Leader of the Conservatives in the European Parliament
- In office 14 March 2012 – 19 November 2013
- Preceded by: Martin Callanan
- Succeeded by: Syed Kamall

Member of the European Parliament for South East England
- In office 20 July 2004 – 1 July 2019
- Preceded by: Roy Perry
- Succeeded by: Judith Bunting

Personal details
- Born: 17 September 1947 (age 78) Folkestone, England, UK
- Party: Conservative (Before 2017) Independent (2017–2019) Change UK (2019)
- Education: Seale-Hayne College
- Website: Official website Parliament website

= Richard Ashworth (politician) =

British politician

Richard James Ashworth (born 17 September 1947 in Folkestone) is a former British politician, who served as a Member of the European Parliament (MEP) for South East England from 2004 until 2019. He formerly sat in the European Parliament for the Conservative Party, and was that party's leader there from March 2012 to November 2013. In April 2019 Ashworth defected to Change UK, but was not elected to the European Parliament at the 2019 election held the following month.

==Background==
Ashworth was educated at The King's School, Canterbury, and studied agriculture and management at Seale-Hayne College in Devon. He has been the chairman of a further education college (Plumpton in East Sussex) for a number of years as well as serving on several public bodies in the education sector. His interests include music, theatre, sport, aviation and country pursuits.
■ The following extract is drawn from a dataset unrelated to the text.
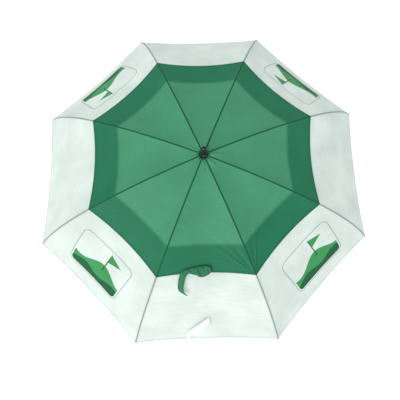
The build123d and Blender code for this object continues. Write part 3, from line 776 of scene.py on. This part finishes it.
def green_dye_and_lap_shade(tree):
    """Green dye, with painted shade: darker and bluer where the white canopy lies under it and keeps light from
    coming through.
    """
    doubled = add_node(tree, "ShaderNodeAttribute", attribute_name="doubled").outputs["Fac"]
    # The second colour is painted shade: the lower canopy keeps light from below from coming through here.
    inputs = {0: doubled, 6: linear("#4b9c75"), 7: linear("#227c57")}
    return add_node(tree, "ShaderNodeMix", inputs, data_type="RGBA").outputs[2]


def folded_green(tree):
    """The strap is folded from four layers, so hardly any light comes through it."""
    return add_node(tree, "ShaderNodeCombineColor", linear("#2b7551")[:3]).outputs[0]


# The same dye in two cloths: one layer of the canopy, and the folded strap and rosette.
green_pongee = cloth_shader("green_pongee_painted_lap_shade", green_dye_and_lap_shade, linear("#0f6039"), green_light_through)
folded_pongee = cloth_shader("green_pongee_folded_strap", folded_green, linear("#1d5c3d"), 0.02)
for piece in [*upper_cloths, rosette, green_strap]:
    wear_finish(piece, green_pongee if piece in upper_cloths else folded_pongee)

# %% [markdown]
# ## The print on every other panel
#
# Golf umbrellas are screen printed through a stencil, after cutting and before sewing. The
# print here is a plain one: a flag on a green between hills, in a thin frame. It is made of
# distances: the frame is where the distance to a rounded rectangle is small, a hill is
# where the height is under a sine, and the flag is where two slanted lines close up.
# It reads two attributes, the place across and up from the print's middle, in metres.

# %% Draw the print
frame_half = (0.113, 0.084)
frame_corner = 0.022
frame_line = 0.0016
frame_gap = 0.007              # white line between the frame and the inks inside it
far_hills = {"level": -0.008, "rise": 0.020, "waves": 5.2, "shift": 1.1}
near_hills = {"level": -0.047, "rise": 0.008, "waves": 7.5, "shift": 4.0}
pole_x, pole_half_width, pole_y, pole_half_height = 0.018, 0.0022, 0.028, 0.042
flag_y, flag_half_height, flag_length, flag_taper = 0.051, 0.018, 0.054, 0.33
cloth_white, white_seam, white_light_through = "#eaf1ed", "#b9c5c0", 0.45
ink_grey, ink_green, ink_dark = linear("#b9c1be"), linear("#4fae6c"), linear("#2a7549")
soaked_through = 0.45          # how strongly the inks show on the cloth's inner side


def below_hill(tree, x, y, level, rise, waves, shift):
    """One under a line at a level, with a sine on it that has so many waves to a metre."""
    wave = math_node(tree, "SINE", math_node(tree, "MULTIPLY_ADD", x, 2 * pi * waves, shift))
    line = math_node(tree, "MULTIPLY_ADD", wave, rise, level)
    return math_node(tree, "LESS_THAN", y, line)


def frame_distance(tree, x, y):
    """Distance outside a rounded rectangle, negative inside.

    The part of the place past the inner rectangle has a length, and the corner's radius
    is taken off it.
    """
    place = add_node(tree, "ShaderNodeCombineXYZ", [x, y, 0.0])
    place = add_node(tree, "ShaderNodeVectorMath", [place.outputs[0]], operation="ABSOLUTE")
    inner = (frame_half[0] - frame_corner, frame_half[1] - frame_corner, 0)
    past = add_node(tree, "ShaderNodeVectorMath", [place.outputs[0], inner], operation="SUBTRACT")
    past = add_node(tree, "ShaderNodeVectorMath", [past.outputs[0], (0, 0, 0)], operation="MAXIMUM")
    length = add_node(tree, "ShaderNodeVectorMath", [past.outputs[0]], operation="LENGTH")
    return math_node(tree, "SUBTRACT", length.outputs[1], frame_corner)


def golf_print(tree):
    """White cloth with hills, a flag and a frame printed on it, one ink over another."""
    x, y = (
        add_node(tree, "ShaderNodeAttribute", attribute_name=name).outputs["Fac"]
        for name in ("print_x", "print_y")
    )
    distance = frame_distance(tree, x, y)
    inside = math_node(tree, "LESS_THAN", distance, -frame_gap)
    from_line = math_node(tree, "ABSOLUTE", distance)
    frame_mask = math_node(tree, "LESS_THAN", from_line, frame_line)
    far_hill = below_hill(tree, x, y, **far_hills)
    near_hill = below_hill(tree, x, y, **near_hills)

    from_pole = math_node(tree, "SUBTRACT", x, pole_x)
    beside_pole = math_node(tree, "COMPARE", from_pole, 0.0, pole_half_width)
    along_pole = math_node(tree, "COMPARE", y, pole_y, pole_half_height)
    pole = math_node(tree, "MULTIPLY", beside_pole, along_pole)
    half_flag = math_node(tree, "MULTIPLY_ADD", from_pole, -flag_taper, flag_half_height)
    flag = math_node(tree, "COMPARE", y, flag_y, half_flag)
    flag = math_node(tree, "MULTIPLY", flag, math_node(tree, "GREATER_THAN", from_pole, 0.0))
    flag = math_node(tree, "MULTIPLY", flag, math_node(tree, "LESS_THAN", from_pole, flag_length))

    color = linear(cloth_white)
    # The inks soak through the cloth and show faintly on its inner side.
    outside = add_node(tree, "ShaderNodeAttribute", attribute_name="outside").outputs["Fac"]
    strength = add_node(tree, "ShaderNodeMapRange", [outside, 0.0, 1.0, soaked_through, 1.0]).outputs[0]
    inside = math_node(tree, "MULTIPLY", inside, strength)
    inks = ((far_hill, ink_green), (near_hill, ink_dark), (pole, ink_dark), (flag, ink_green))
    for mask, ink in inks:
        held = math_node(tree, "MULTIPLY", mask, inside)
        color = add_node(tree, "ShaderNodeMix", {0: held, 6: color, 7: ink}, data_type="RGBA").outputs[2]
    framed = {0: frame_mask, 6: color, 7: ink_grey}
    return add_node(tree, "ShaderNodeMix", framed, data_type="RGBA").outputs[2]


printed_pongee = cloth_shader(
    "white_pongee_screen_printed", golf_print, linear(white_seam), white_light_through
)
for piece in lower_cloths:
    wear_finish(piece, printed_pongee)


def plain_white(tree):
    """The same white with nothing printed on it, as a colour that a node can multiply."""
    return add_node(tree, "ShaderNodeCombineColor", linear(cloth_white)[:3]).outputs[0]


def satin_white(tree):
    """The strap's ribbon is brighter, because it is thicker and closer woven."""
    return add_node(tree, "ShaderNodeCombineColor", linear("#f1f4f1")[:3]).outputs[0]


white_pongee = cloth_shader("white_pongee", plain_white, linear(white_seam), white_light_through)
strap_white = cloth_shader("white_satin_ribbon", satin_white, linear("#d5dcd8"), 0.1)
for piece in [*lower_flaps, white_strap]:
    wear_finish(piece, strap_white if piece is white_strap else white_pongee)

# %% [markdown]
# ## Metal, plastic and foam
#
# The CAD parts keep their shape and get a finish. Painted and plated metal shows small
# unevenness in its gloss, moulded plastic a fine grain, and foam a speckle of cells.
# All of it is noise in object space, at the size that the real surface has.

# %% One recipe for the hard surfaces
def hard_finish(name, color, grain, depth, stretch=(1, 1, 1), spread=0.12, worn=None, **surface):
    """Principled surface with a grain of a real size in metres.

    The same noise shifts the roughness by the spread and gives a bump of the depth. Where
    there is a worn colour, it shows in patches where the same noise is high.
    """
    material, tree, output = new_material(name)
    place = add_node(tree, "ShaderNodeTexCoord").outputs["Object"]
    place = add_node(tree, "ShaderNodeMapping", {"Vector": place, "Scale": stretch}).outputs[0]
    texture = {"Vector": place, "Scale": 1 / grain, "Detail": 3}
    noise = add_node(tree, "ShaderNodeTexNoise", texture).outputs[0]
    base = surface.pop("roughness")
    ends = (noise_low, noise_high)
    rough = add_node(tree, "ShaderNodeMapRange", [noise, *ends, base - spread / 2, base + spread / 2])
    if worn:
        patches = add_node(tree, "ShaderNodeMapRange", [noise, 0.62, 0.7, 0, 0.6]).outputs[0]
        inputs = {0: patches, 6: linear(color), 7: linear(worn)}
    else:
        shade = add_node(tree, "ShaderNodeMapRange", [noise, *ends, 0, 0.35]).outputs[0]
        inputs = {0: shade, 6: linear(color), 7: (0, 0, 0, 1)}
    tone = add_node(tree, "ShaderNodeMix", inputs, data_type="RGBA").outputs[2]
    bump = add_node(tree, "ShaderNodeBump", {"Strength": 0.4, "Distance": depth, "Height": noise})
    values = {
        key.replace("_", " ").title().replace("Ior", "IOR"): value for key, value in surface.items()
    }
    shader = add_node(
        tree,
        "ShaderNodeBsdfPrincipled",
        {"Base Color": tone, "Roughness": rough.outputs[0], "Normal": bump.outputs[0], **values},
    )
    tree.links.new(shader.outputs[0], output.inputs["Surface"])
    return material


finishes = {
    # Polished mould, clear black: sharp highlights.
    "ferrule_plastic": hard_finish(
        "black_abs_polished_mould", "#0b1511", 0.004, 0.00002, spread=0.03, roughness=0.07, ior=1.54
    ),
    # Spark-eroded mould: even satin.
    "black_plastic": hard_finish(
        "black_nylon_satin_mould", "#161817", 0.0012, 0.0001, roughness=0.45, ior=1.53
    ),
    # Closed-cell foam: soft speckle, no highlight.
    "grip_foam": hard_finish(
        "black_eva_foam_turned", "#1c1d1d", 0.0014, 0.0005, spread=0.08, roughness=0.85, ior=1.45
    ),
    # Lacquered tube: glossy, with the runner's fine rub marks along it.
    "shaft_steel": hard_finish(
        "black_lacquered_steel_tube",
        "#121314",
        0.003,
        0.00005,
        stretch=(1, 1, 0.08),
        roughness=0.22,
        ior=1.5,
        worn="#2b2c2d",
    ),
    # Powder coat on a pressed channel: fine orange peel.
    "rib_steel": hard_finish(
        "black_powder_coated_steel", "#151617", 0.0015, 0.0002, roughness=0.38, ior=1.5, worn="#2c2d2f"
    ),
    # Pulled glass fibre: smooth resin with a faint grain.
    "rib_glass_fibre": hard_finish(
        "black_glass_fibre_pultruded", "#17191a", 0.002, 0.00006, spread=0.1, roughness=0.28, ior=1.55
    ),
    # Drawn spring wire, nickel plated.
    "bright_wire": hard_finish(
        "nickel_plated_wire", "#c8c6c0", 0.002, 0.00003, spread=0.1, roughness=0.25, metallic=1.0
    ),
    # Pressed cap, nickel plated and slightly dulled.
    "tip_metal": hard_finish(
        "nickel_plated_steel_cap", "#a9aaa8", 0.002, 0.00008, spread=0.15, roughness=0.34, metallic=1.0
    ),
}
slot_of_node = {part["node"]: part["material_slot"] for part in frame["record"]["subparts"]}
for name, node in frame["nodes"].items():
    if slot_of_node[name] in finishes:
        wear_finish(node, finishes[slot_of_node[name]])
print("finishes", len(finishes), "nodes", len(slot_of_node))

# %% [markdown]
# ## Floor, light and camera
#
# A product like this is shot on a white sweep under a large soft light, so nothing casts
# a hard shadow. A pale sky lights the canopy evenly, one broad sun from the front left
# models its folds, and two small panels in front give the ferrule its highlights. The
# sweep glows a little, as a lit one does, and that also fills the underside.

# %% Floor and light
def plain_stage():
    """A wide white floor that glows a little."""
    half = 12
    corners = [(-half, -half, 0), (half, -half, 0), (half, half, 0), (-half, half, 0)]
    mesh = bpy.data.meshes.new("floor")
    mesh.from_pydata(corners, [], [(0, 1, 2, 3)])
    floor = bpy.data.objects.new("floor", mesh)
    scene.collection.objects.link(floor)
    material, tree, output = new_material("white_paper_sweep")
    glow = {
        "Base Color": linear("#f4f4f4"),
        "Roughness": 0.9,
        "Emission Color": linear("#ffffff"),
        "Emission Strength": 0.35,
    }
    shader = add_node(tree, "ShaderNodeBsdfPrincipled", glow)
    tree.links.new(shader.outputs[0], output.inputs["Surface"])
    floor.data.materials.append(material)


def add_light(kind, name, place, target, energy, **settings):
    """A lamp at a place, aimed at a target."""
    lamp = bpy.data.lights.new(name, kind)
    lamp.energy = energy
    for key, value in settings.items():
        setattr(lamp, key, value)
    light = bpy.data.objects.new(name, lamp)
    light.location = place
    light.rotation_euler = (Vector(target) - Vector(place)).to_track_quat("-Z", "Y").to_euler()
    scene.collection.objects.link(light)


plain_stage()
canopy_middle = (0, 0, 0.85)
add_light("SUN", "soft_sun", (-1.9, -2.0, 3.7), canopy_middle, 1.55, angle=radians(40))
for side in (-1, 1):
    place = (0.38 * side, -1.45, 1.5)
    add_light("AREA", f"front_panel_{side}", place, canopy_middle, 0.8, size=0.08)

world = bpy.data.worlds.new("pale_sky")
scene.world = world
world.use_nodes = True
world.node_tree.nodes.clear()
sky = add_node(world.node_tree, "ShaderNodeBackground", {"Color": linear("#fbfdff"), "Strength": 0.69})
add_node(world.node_tree, "ShaderNodeOutputWorld", [sky.outputs[0]])
scene.view_settings.view_transform = "Standard"

# %% Camera, above the front and looking down
camera_data = bpy.data.cameras.new("camera")
camera_data.lens = 30.7
camera_data.sensor_width = 36
camera = bpy.data.objects.new("camera", camera_data)
scene.collection.objects.link(camera)
camera_turn, camera_tilt, camera_roll = radians(-2.15), radians(12.96), radians(0.82)
camera_place = (-0.0093, -0.3969, 1.9974)    # before the turn about the shaft
camera.matrix_world = (
    Matrix.Rotation(camera_turn, 4, "Z")
    @ Matrix.Translation(camera_place)
    @ Matrix.Rotation(camera_tilt, 4, "X")
    @ Matrix.Rotation(camera_roll, 4, "Z")
)
scene.camera = camera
He was the Conservative parliamentary candidate for North Devon in 1997, and for the South East England constituency in the 1999 European Parliament election.

Before being elected in 2004, Ashworth was a dairy farmer in East Sussex for over thirty years, and during this time operated his own dairy business. He has also acted as chairman of United Milk Plc and of NFU Corporate. He was a member of the Minister of Agriculture's food chain advisory committee.

==Conservative MEP==
He was elected to the European Parliament in 2004 and became the Conservative spokesperson on budgets. On 6 June 2008, Ashworth was appointed Conservative Chief Whip in the EP after his predecessor Den Dover was sacked following an expenses scandal. He was elected Deputy Leader of the Conservative Delegation to the European Parliament in November 2008 and Leader in 2012.

At the first stage of the Conservative Party reselection procedure ahead of the 2014 European Parliament election, he was not confirmed as going into the protected sitting members part of the ballot. This was seen as a "coup" by the right of the Conservative Party against their MEP leader, who was seen as being close to Cameron and a moderate on Europe.

Ashworth and fellow MEP Julie Girling were suspended from the Conservative Party and had the whip withdrawn on 7 October 2017, after both supported a vote in Strasbourg stating that not enough progress had been made in the first-stage Brexit negotiations to allow discussion to move onto the trade-deal phase of the talks; however, they remained in the European Conservatives and Reformists (ECR) parliamentary group. On 28 February 2018, both left the ECR group to join the European People's Party Group.

On 1 March 2018, Ashworth was one of three UK MEPs who voted against a motion to encourage national parliaments to ban "gay conversion therapies"; he issued a statement on 17 September 2018 that his vote was "a mistake which I deeply regret", and pointing to his other votes that day in support of LGBT causes.

==Change UK==
On 16 April 2019, it was announced that he and fellow MEP Julie Girling had joined Change UK. However, Girling later declared support for the Liberal Democrats and stated that she had never actually joined Change UK. Ashworth was the first candidate on the list for Change UK in South East England at the 2019 European Parliament election, at which he failed to be elected.